Christian Gutleben is Professor at the University of Nice-Sophia Antipolis, France, where he teaches and researches nineteenth- and twentieth-century British literature. He is the author of one of the earliest critical surveys of neo-Victorian literature, Nostalgic Postmodernism: The Victorian Tradition and the Contemporary British Novel (Rodopi, 2001), as well as co-editor (with Susana Onega) of Refracting the Canon in Contemporary British Literature and Film. He has also published books on the English campus novel and Graham Greene, as well as numerous articles on postmodernism in British literature, and is co-editor (with Marie-Luise Kohlke) of Rodopi’s Neo-Victorian Series, including Neo-Victorian Tropes of Trauma: The Politics of Bearing After-Witness to Nineteenth-Century Suffering, Neo-Victorian Families: Gender, Sexual and Cultural Politics, and a volume on Neo-Victorian Gothic to be published in autumn 2012.



Adnan Mahmutovic is a Bosnian-Swedish lecturer in English Literature and Creative Writing at Stockholm University. His academic work has focused on the immigrant writers from South-East Asia and Africa and is collected in a book entitled Ways of Being Free (Rodopi 2012). His fiction is mainly about the aggression on Bosnia during the 90s and Bosnian disapora in Scandinavia. He has published a novel, Thinner than a Hair (Cinnamon Press), as well as many short stories, collected in How to Fare Well and Stay Fair (Salt Publishing).



Claire Omhovère is a Professor of English and Commonwealth Literature at University Paul Valéry – Montpellier 3 (France). She is affiliated to the research group EMMA (Etudes Montpellieraines du Monde Anglophone). She is the current editor of Commonwealth Essays & Studies and the president of the SEPC (Société d’Etude des Pays du Commonwealth). She has published articles in French and Canadian journals and contributed book chapters on the novels of Robert Kroetsch, Rudy Wiebe, Jane Urquhart and Miriam Toews (notably in M. Dvorak, and W. H. New, eds., Tropes and Territories, McGill-Queen’s UP, 2007; H. Ventura, and M. Dvorak, eds., Resurgence in Jane Urquhart’s Oeuvre, Peter Lang, 2010; P. Guibert, ed., Reflective Landscapes of the Anglophone Countries, Rodopi, 2011). She is the author of Sensing Space: The Poetics of Geography in Contemporary English-Canadian Fiction (Peter Lang, 2007).

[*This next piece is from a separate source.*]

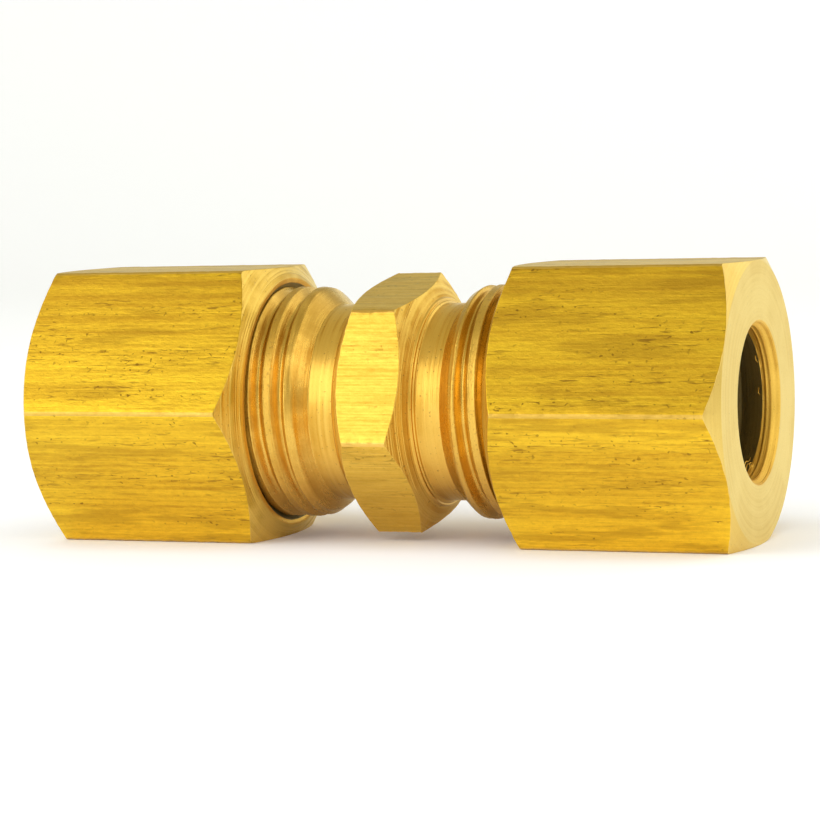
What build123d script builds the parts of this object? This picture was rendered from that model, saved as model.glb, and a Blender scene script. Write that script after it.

Catherine Pesso-Miquel is Emeritus Professor of English Literature at the University of Lyon 2. Her research focuses on the contemporary novel and on travel literature, exploring questions of narratology, intertextuality, postcolonialism, and problematics linked to identity and feminism. She has published books and articles on American novelists (Willa Cather and Paul Auster), British novelists (Graham Swift in particular) and Indo-Anglian authors. She published a monography on Paul Auster in 1996 (Toiles trouées et désert lunaires dans Moon Palace de Paul Auster, Presses de la Sorbonne Nouvelle), Willa Cather in 2001 (Alexander’s Bridge, de Willa Cather, Éditions du Temps), Salman Rushdie in 2007 (Salman Rushdie, l’écriture transportée, Presses Universitaires de Bordeaux) and on Anita Desai in 2008 ((In Custody de Anita Desai, Atlande).



Kerry-Jane Wallart is a lecturer at Paris-Sorbonne. After first focusing on contemporary Caribbean theatre she has published articles on such African playwrights as Athol Fugard and Wole Soyinka. Her research concerns itself more generally with the migration and mutation of genre in post-colonial literatures.



Philip Whyte is currently Professor of Commonwealth Studies at the University of Tours (France). He obtained an M.A. (Durham University, UK) in French Studies in 1976 and has a PhD from the University of Paris 3-Sorbonne Nouvelle (1992). He has published a three volume study on the Ghanaian novelist Ayi Kwei Armah (Paris, L’Harmattan, 2003-08) and a number of articles on West and East African Anglophone writers (Ayi Kwei Armah, Kofi Awoonor, Biyi Bendele-Thomas, Syl Cheney-Coker, Abdulrazak Gurnah, Kojo Laing, Jamal Mahjoub, Ben Okri, M. J. Vassanji) as well as Hanif Kureishi and Kazuo Ishiguro. He is Vice-President of the Société d’Etudes des Pays du Commonwealth (SECP).